The pens I most use now are the freebies I would pick up at the vet’s. I don’t know what brand they are, but they fit well in my hand, write well, and are refillable. Plus, they have a pleasant association with the nice people at the vet’s.
When I was in college I had a rapidograph that I used for drawing. Then, I broke it and never replaced it. I really liked it.
They definitely shouldn’t leak. They’re pressurized though, so if there was a defect I can see why they’d leak worse than a normal pen.
I think modern pens are the best they’ve ever been. But I haven’t used cheap Bic pens since high school; the pens I buy run to $1-$3 each. Pilot (just the gel kinds), Energel, Uniball, and Sharpie gel pens are all great, and as a left-hander I appreciate the fact that the inks in all of them dry rapidly, so I don’t end up with smeared pages and inky hands anymore.
I’ve used a wide variety of cheap, or at least cheapish ballpoints and found them generally dependable for the cost. I have found though two things anecdotally that may contribute.
- I live in a really dry climate (to the point that anything hitting 20% or higher humidity inside is rare and uncomfortable) and in said climate, cheaper ballpoints often fail at first - the ball doesn’t rotate, or the ink is otherwise dry, and needs to be used on an eraser or a lower gloss paper.
- Sometimes these pens have been (based on mnfc date) sitting around a Looooong time before I get them. Like, in one case, a year or more. And those older pens seem to be far more failure prone. At least, again, the cheapos I tend to buy.
Something that may be related though, is that most of the posters here skew older. When I was on campus last (about 2 years ago as wife was finishing her PhD) at least 50-60% of the students were taking notes on tablets or laptops (or pretending too ).
Especially in a lot of lecture classes being taught straight from PowerPoint slides that the students had access too, they could type right into adjacent comment fields, to the point that it didn’t even make a lot of sense to have a spiral notebook or the like to jot notes into.
Personally though, I’m not confident enough to normally take notes or write in ink, so I’m predominantly a automatic pencil person, .7mm by preference, because I have a heavy hand and snap .5 leads all the time. Pens are for signing checks, holiday/birthday card, and filling out mail in ballots.
But I type faster than I write, so I too would use a tablet with a BT keyboard or my laptop if I was taking a lot of notes.
I have been using blue Pilot G-2s for as long as I can remember. I have them all over the place at home and in all my bags. Recently, at work I wanted to make a note of something. I had left my pen back where I was sitting. So I just grabbed a pen out of the nearby stores cupboard, It was a red Pentel Liquid Gel Rollerball Pen 0.7mm Ball Metal Tip Pen. It is equally pleasant to write with.

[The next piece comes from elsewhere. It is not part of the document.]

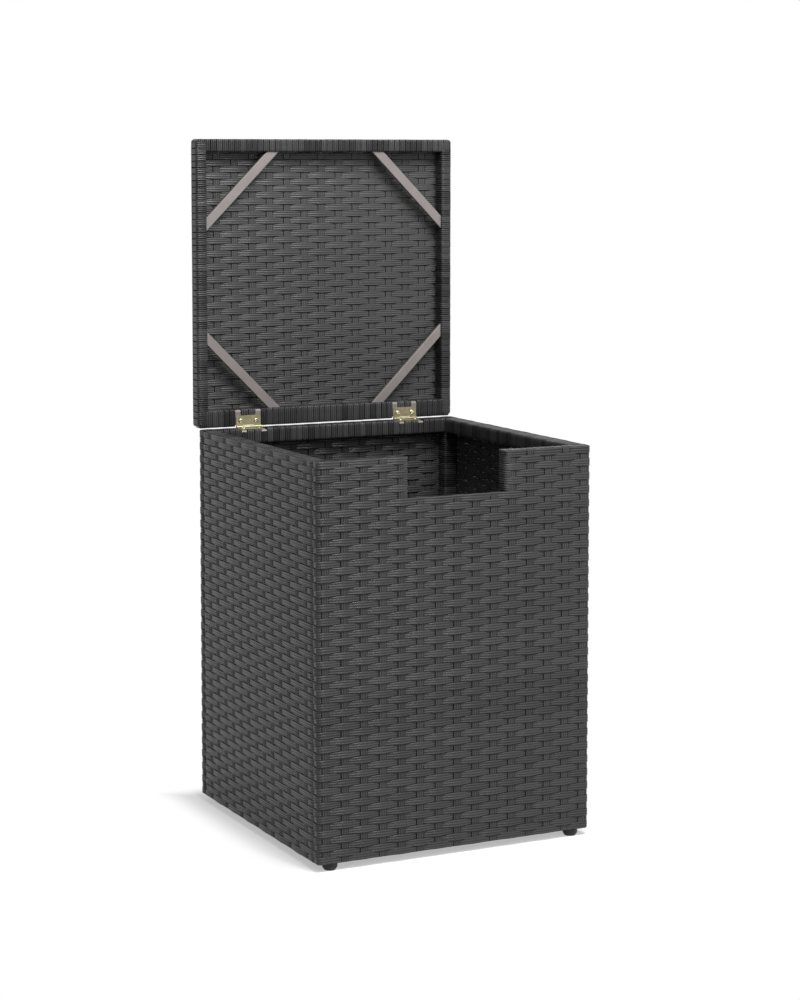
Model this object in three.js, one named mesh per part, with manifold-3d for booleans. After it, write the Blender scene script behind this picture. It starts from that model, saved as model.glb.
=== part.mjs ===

I was just complaining about this at another forum not too long ago…there are some real crap ballpoint pens out there.
And yet the shades of ink are tantalizing! No, they’ll jam/seize up with one wrong look. AFAIK, these types can’t be repaired or disassembled…maybe with a dremel rotary tool and just cut it open? Doesn’t seem appealing to me as an activity.
Count me in with the Pilot G2 (in 0.7) gel revolution!
However, at work I use waterproof paper notebooks, which won’t take gel pens…so I transitioned to ballpoints for probably the first time in my life. (No, one doesn’t need a “Rite-in-the-Rain” branded pen nor a Fisher [sp?] Space Pen to write under normal conditions on waterproof paper…but for some reason certain ballpoint cartridges in different colors are more susceptible to smearing/bleed through).
So, I’ve become a Rotring 600 man lately…they’re pretty pricey for a ballpoint pen, but if any error in the mechanism occurs, they can be completely disassembled and fixed…yet I’ve never needed to fix one yet.
It is odd (for me) going to ball point pens, after so many years of loving my Pilot G2s, and my 2mm lead holder/“clutch” pencils, each one fitted with about every degree of lead softness that exists, and my stick erasers and little stand-alone sharpener for them. (I stick with Koh-I-Noor and the classic Staedtler Mars Technico models in various lengths [for various Koh-I-Noor models).
Still prefer pencils for annotating various printed matter, in general, but am happy to have a Rotring 600 with a magenta cartridge, and one in basic black. It makes for a nice presentation when taking notes at various meetings, for my own benefit…
And they’re nice and sharp with the ballpoint pen retracted, so as to discourage any workplace sneakthieves! No, the pocket clips are nice and tight, so haven’t lost one yet (except, of course on my messy desk at home).
Pencils work, too.
Ball points, fountain pens? Feh, modern nonsense. A real writer uses a dip pen. Why take shortcuts if you actually enjoy writing?
Very true…but using 6B or something…you get some smudging!
Maybe I should get a can of that fixative spray visual artists sometimes use.
And don’t get me wrong…I still use gel pens at work and at home…just not for times I need the waterproof paper.
I’m a huge fan of Zebra pens. I’ll buy my own before I’ll use the crap we stock at the office.
I voted “as good as ever” because I have not yet experienced any problems with new pens.
Where the problem lies is I simply NEVER USE THEM any more. The occasional check (yes, I’m a dinosaur), Or filling out a form. But if I use a pen twice a month, that’s a lot. So, the pens we own have been sitting around for years, and ink does eventually clog things up. If I dig a “new” one out of a package we bought when the kids were in school, I wouldn’t be terribly surprised if it failed. If I pull one out from a pen holder, heaven only knows how old it is (I’ve got some souvenir-type pens that are decades old).